Atese el cinturón de seguridad y luego (si puede) mírela con atención. No hay truco. No es silueta montada en estudio para simular el último minuto de un surfista. Es un hombre. Y es una ola. Ambos al mango. Ella no puede ser más ola de lo que es. Y él, más demente. Es una fotografía de primera agua (sic) tomada por Vic Bothma de EFE en arrecifes próximos a Ciudad del Cabo, en Sudáfrica. A Vic no lo mojó ni una gota. Fue el tercero invisible de la imagen. La capturó sentado y sin que le zumbara adrenalina alguna. Se valió de un teleobjetivo. Ojo supermágico capaz de ver a una pulga rascándose a 100 metros de la cámara.Aquí se trata de la ola. Del hombre delante de la ola. Corrido por la ola. Cuesta mirarla sin que se sume el escalofrío. Al menos al principio. Superada la incredulidad (algunos dudarán siempre) aparecen las muchas lecturas simbólicas que despierta el aparente perseguido y esa fiera magnificencia a punto de deglutir al temerario.
De poder congelar la escena (y aun así, superar el pavor) y situarnos entre hombre y ola para descubrir otra forma de escape comprobaríamos que solo hay las que hay. Dos. Ser el surfista Greg Long. O (como siempre que algo insalvable se nos opone) la esperanza. No es ilusión. La esperanza es más grande que una ola. Incluso que esta Ola.
Esta imagen nos prueba de que es posible sonreir aun frente al caos. Si este surfista hace esto (y lo hace) bien puede suponerse que el Apocalipsis poco podrá con nosotros. El haber sido anfibios en el acuoso comienzo de la familia terrestre no aseguraba nada. Se trataba de probar si aquellas primeras almejas devenidas humanas eran capaces de soportar en 2006 una tromba así sobre una espalda. Y sí que puede. Está chequeado. Greg sigue vivo.
Conjeturas y metáforas puede haber mil.

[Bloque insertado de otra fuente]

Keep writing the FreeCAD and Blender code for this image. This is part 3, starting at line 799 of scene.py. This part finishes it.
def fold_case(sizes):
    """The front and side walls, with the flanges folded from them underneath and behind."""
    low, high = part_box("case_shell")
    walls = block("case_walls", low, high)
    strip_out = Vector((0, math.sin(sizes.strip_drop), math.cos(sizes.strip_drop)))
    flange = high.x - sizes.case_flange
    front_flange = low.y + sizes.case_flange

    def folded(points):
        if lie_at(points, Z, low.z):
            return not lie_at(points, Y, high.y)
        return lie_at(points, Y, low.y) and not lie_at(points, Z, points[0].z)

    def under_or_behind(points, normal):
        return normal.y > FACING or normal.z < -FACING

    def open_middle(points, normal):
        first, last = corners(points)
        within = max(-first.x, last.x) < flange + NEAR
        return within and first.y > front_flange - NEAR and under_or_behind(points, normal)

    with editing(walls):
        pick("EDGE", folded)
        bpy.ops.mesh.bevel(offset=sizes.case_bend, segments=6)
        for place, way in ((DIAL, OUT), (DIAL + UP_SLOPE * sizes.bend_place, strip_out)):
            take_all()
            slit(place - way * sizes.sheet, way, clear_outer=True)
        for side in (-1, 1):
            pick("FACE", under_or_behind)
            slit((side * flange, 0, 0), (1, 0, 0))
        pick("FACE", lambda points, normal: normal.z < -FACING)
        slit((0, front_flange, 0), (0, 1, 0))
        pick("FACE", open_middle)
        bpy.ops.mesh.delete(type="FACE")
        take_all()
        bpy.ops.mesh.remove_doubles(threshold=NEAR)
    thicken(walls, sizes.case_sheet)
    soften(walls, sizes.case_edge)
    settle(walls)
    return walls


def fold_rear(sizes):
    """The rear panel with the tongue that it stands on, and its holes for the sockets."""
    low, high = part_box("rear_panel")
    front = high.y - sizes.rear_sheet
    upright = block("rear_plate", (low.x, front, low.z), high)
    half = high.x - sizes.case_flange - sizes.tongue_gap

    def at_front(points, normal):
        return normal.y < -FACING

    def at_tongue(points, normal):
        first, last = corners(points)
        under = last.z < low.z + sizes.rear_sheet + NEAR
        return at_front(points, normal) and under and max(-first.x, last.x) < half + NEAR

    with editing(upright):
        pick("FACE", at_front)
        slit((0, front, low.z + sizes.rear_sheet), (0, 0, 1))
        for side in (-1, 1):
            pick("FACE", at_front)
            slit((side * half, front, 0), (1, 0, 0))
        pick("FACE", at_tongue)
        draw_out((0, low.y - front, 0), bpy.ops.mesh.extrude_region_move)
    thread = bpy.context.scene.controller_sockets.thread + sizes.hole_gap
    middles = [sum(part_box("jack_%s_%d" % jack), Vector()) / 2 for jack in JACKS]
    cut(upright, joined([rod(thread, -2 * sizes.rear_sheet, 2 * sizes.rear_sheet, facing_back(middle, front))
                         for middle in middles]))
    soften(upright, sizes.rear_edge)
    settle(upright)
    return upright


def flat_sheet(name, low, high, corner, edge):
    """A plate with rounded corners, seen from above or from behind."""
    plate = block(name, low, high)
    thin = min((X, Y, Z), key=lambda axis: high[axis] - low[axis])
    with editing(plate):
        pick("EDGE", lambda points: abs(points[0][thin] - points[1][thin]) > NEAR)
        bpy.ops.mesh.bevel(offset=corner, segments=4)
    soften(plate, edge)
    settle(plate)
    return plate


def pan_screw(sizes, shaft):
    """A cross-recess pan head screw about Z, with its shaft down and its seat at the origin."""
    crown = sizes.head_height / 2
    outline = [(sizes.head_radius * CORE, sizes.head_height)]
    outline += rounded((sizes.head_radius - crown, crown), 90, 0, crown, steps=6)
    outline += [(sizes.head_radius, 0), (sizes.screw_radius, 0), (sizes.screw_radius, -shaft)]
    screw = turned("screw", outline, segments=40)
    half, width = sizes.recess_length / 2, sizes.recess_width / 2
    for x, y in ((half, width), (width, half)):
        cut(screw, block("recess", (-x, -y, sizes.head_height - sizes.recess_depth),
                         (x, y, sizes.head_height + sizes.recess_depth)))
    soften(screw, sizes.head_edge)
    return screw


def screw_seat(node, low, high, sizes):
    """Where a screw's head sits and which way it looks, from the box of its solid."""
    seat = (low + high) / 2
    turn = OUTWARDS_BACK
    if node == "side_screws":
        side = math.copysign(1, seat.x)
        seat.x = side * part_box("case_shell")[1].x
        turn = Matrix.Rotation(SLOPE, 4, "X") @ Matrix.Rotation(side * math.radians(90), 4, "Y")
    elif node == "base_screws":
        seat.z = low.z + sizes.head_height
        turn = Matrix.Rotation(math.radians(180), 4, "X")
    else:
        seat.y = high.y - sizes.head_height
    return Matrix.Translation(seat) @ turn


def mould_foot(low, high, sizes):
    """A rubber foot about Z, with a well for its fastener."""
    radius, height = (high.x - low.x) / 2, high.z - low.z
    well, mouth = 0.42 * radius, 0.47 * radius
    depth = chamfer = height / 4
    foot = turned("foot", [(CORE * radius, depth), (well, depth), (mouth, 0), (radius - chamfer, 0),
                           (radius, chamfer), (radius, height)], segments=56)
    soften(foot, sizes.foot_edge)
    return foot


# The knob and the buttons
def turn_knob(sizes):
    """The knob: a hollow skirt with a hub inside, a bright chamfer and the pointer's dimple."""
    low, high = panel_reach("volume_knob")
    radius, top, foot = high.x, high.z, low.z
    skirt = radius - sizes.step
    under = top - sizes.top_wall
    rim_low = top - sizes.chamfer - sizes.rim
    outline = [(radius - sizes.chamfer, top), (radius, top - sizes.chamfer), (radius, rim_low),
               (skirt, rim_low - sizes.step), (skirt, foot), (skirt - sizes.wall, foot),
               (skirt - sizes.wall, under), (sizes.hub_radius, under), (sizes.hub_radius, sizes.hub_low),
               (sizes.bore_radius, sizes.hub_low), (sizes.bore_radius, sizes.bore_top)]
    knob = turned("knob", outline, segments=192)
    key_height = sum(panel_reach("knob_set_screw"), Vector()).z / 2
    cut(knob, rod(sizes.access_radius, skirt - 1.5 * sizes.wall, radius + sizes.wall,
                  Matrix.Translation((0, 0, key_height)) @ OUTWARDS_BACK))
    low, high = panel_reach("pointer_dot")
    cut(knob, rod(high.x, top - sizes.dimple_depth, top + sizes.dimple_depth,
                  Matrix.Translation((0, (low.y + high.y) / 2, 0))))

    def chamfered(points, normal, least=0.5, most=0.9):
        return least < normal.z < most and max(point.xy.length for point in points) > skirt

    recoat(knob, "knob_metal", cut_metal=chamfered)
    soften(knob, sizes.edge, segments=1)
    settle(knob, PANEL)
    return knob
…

Si un terrícola es capaz de esta hazaña (que significa no otra cosa que hacer algo muy, pero muy grande) si realiza esto frente a una ola que en proporción es siete veces más alta, es que todo es posible. Que acabe de una buena vez el contencioso del Próximo y del Medio Oriente. Que los terrorismos dejen de ser la costumbre cotidiana 2006. Que Condolezza Rice desactive la sinuosa pantera interior que recorre su espina dorsal. Y hasta que los Fernández se pongan en vereda. (Y acto seguido, por DNU, Kirchner ponga en vereda a su desaforado operador D’Elía)

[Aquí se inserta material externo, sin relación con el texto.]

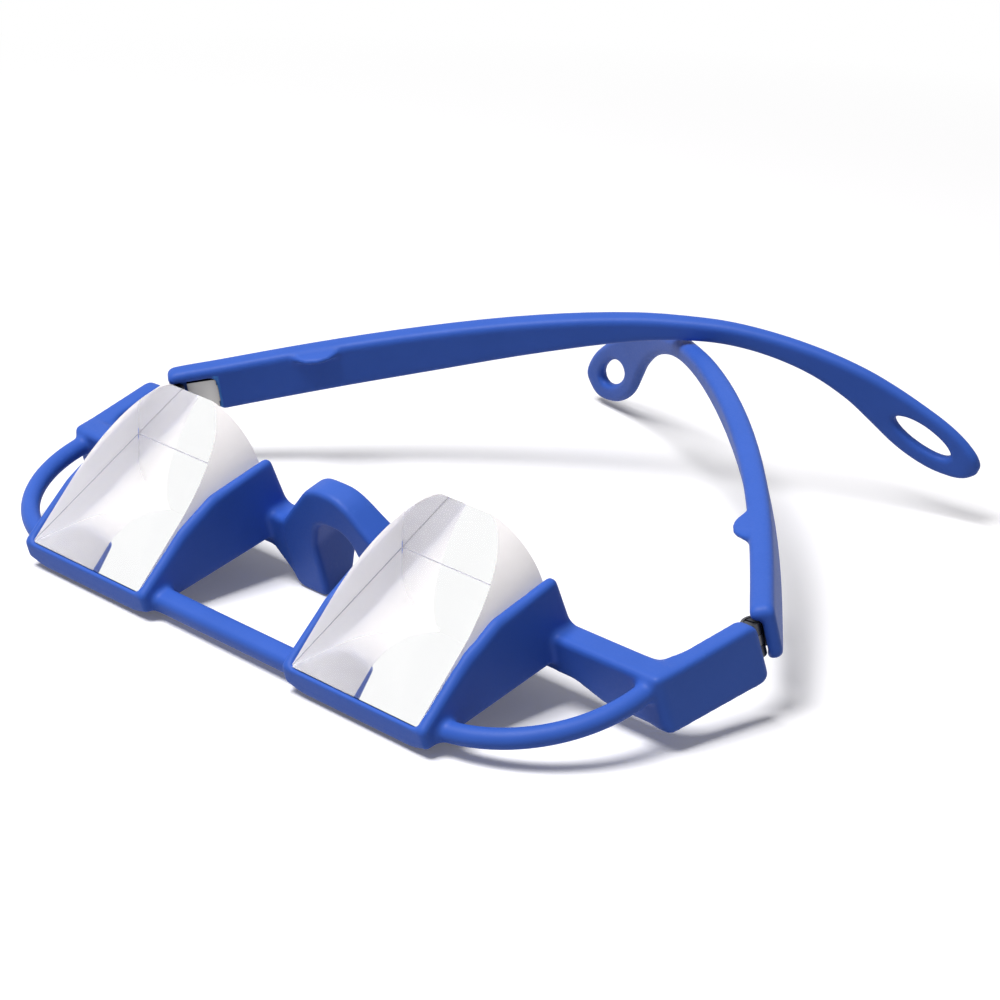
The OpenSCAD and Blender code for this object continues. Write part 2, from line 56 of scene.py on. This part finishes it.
camera_data = bpy.data.cameras.new("photo_camera")
camera_data.lens = 102.55
camera_data.sensor_width = 36
camera_data.clip_start = 0.01
camera_data.clip_end = 20
camera = bpy.data.objects.new("photo_camera", camera_data)
scene.collection.objects.link(camera)
turn = Matrix((RIGHT, -DOWN, -FORWARD)).transposed().to_4x4()
camera.matrix_world = Matrix.Translation(CAMERA_AT) @ turn
scene.camera = camera


# ---------------------------------------------------------------- nodes
class Nodes:
    """The node tree of a new material or of the world, with short calls for its nodes."""

    def __init__(self, owner, output="ShaderNodeOutputMaterial"):
        self.owner = bpy.data.materials.new(owner) if isinstance(owner, str) else owner
        self.output = output
        self.owner.use_nodes = True
        self.tree = self.owner.node_tree
        self.tree.nodes.clear()

    def add(self, kind, **settings):
        node = self.tree.nodes.new(kind)
        for key, value in settings.items():
            setattr(node, key, value)
        return node

    def link(self, a, b):
        self.tree.links.new(a, b)

    def put(self, node, **values):
        """Sets sockets by name, with _ for a space; a socket as a value is linked."""
        for key, value in values.items():
            socket = node.inputs[key.replace("_", " ")]
            if isinstance(value, bpy.types.NodeSocket):
                self.link(value, socket)
            else:
                socket.default_value = value
        return node

    def noise(self, scale, detail, rough, coords):
        node = self.add("ShaderNodeTexNoise")
        self.put(node, Scale=scale, Detail=detail, Roughness=rough, Vector=coords)
        return node.outputs["Fac"]

    def spread(self, value, low, high, to_low=0.0, to_high=1.0):
        node = self.add("ShaderNodeMapRange")
        node.clamp = True
        self.put(node, Value=value)
        for key, number in (("From Min", low), ("From Max", high),
                            ("To Min", to_low), ("To Max", to_high)):
            node.inputs[key].default_value = number
        return node.outputs["Result"]

    def blend(self, fac, a, b):
        node = self.add("ShaderNodeMix", data_type="RGBA")
        for socket, value in ((node.inputs[0], fac), (node.inputs[6], a), (node.inputs[7], b)):
            if isinstance(value, bpy.types.NodeSocket):
                self.link(value, socket)
            else:
                socket.default_value = value
        return node.outputs[2]

    def math(self, operation, a, b):
        node = self.add("ShaderNodeMath", operation=operation)
        for socket, value in zip(node.inputs, (a, b)):
            if isinstance(value, bpy.types.NodeSocket):
                self.link(value, socket)
            else:
                socket.default_value = value
        return node.outputs[0]

    def bump(self, height, strength, distance, normal=None):
        node = self.add("ShaderNodeBump")
        self.put(node, Strength=strength, Distance=distance, Height=height)
        if normal is not None:
            self.link(normal, node.inputs["Normal"])
        return node.outputs["Normal"]

    def mixed(self, fac, a, b):
        """A mix of two shaders; fac is a number or a socket."""
        node = self.add("ShaderNodeMixShader")
        if isinstance(fac, bpy.types.NodeSocket):
            self.link(fac, node.inputs[0])
        else:
            node.inputs[0].default_value = fac
        self.link(a, node.inputs[1])
        self.link(b, node.inputs[2])
        return node.outputs[0]

    def seen_rays(self):
        """1 for the rays that show a surface: camera, glossy and transmission rays."""
        path = self.add("ShaderNodeLightPath").outputs
        return self.math("MAXIMUM", path["Is Camera Ray"],
                         self.math("MAXIMUM", path["Is Glossy Ray"],
                                   path["Is Transmission Ray"]))

    def finish(self, shader):
        self.link(shader, self.add(self.output).inputs["Surface"])
        return self.owner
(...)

Si bien el mar siempre fue el mar y Gaia tiene palpitaciones que solo sus entrañas conocen, al tamaño de esta ola hay que rastrearlo en el cambio de humor planetario por empeñarse la especie en “calentar el ambiente”. O lo que da en llamarse “el calentamiento global”. Chismes de la familia solar señalan que esto no nos viene de afuera. La cosa es nostra. O de tanto chupar petróleo las placas tectónica se van de banda o de tanto incendiar el aire seguimos abriendo el agujero de ozono. Hueco que es 10 veces más grande que el territorio argentino pues ya superó los 30 millones de kilómetros cuadrados.
Pero de seguir mirando solo el frente de la ola acabaremos como la liebre de la ruta. Si ella supiera que detrás de los focos viene un camión de 18 toneladas se quedaría en la banquina a verlo pasar, luego llamaría a una asamblea de liebres despistadas y por último se crearía tal conciencia lebrera que ninguna más terminaría sus días en la parrilla del destino. Por eso es aconsejable ir ejercitándonos en eludir los impactos de las olas que nos baten de la mañana a la noche. A nosotros, pobres cristos, nadie nos enseñó a surfear sobre los altibajos sorpresivos de la historia. Nos queda ahogarnos o inventar un deporte social que permita (como al surfista) eludir a los monstruos que se esmeran en echarnos encima olas gigantes cada día.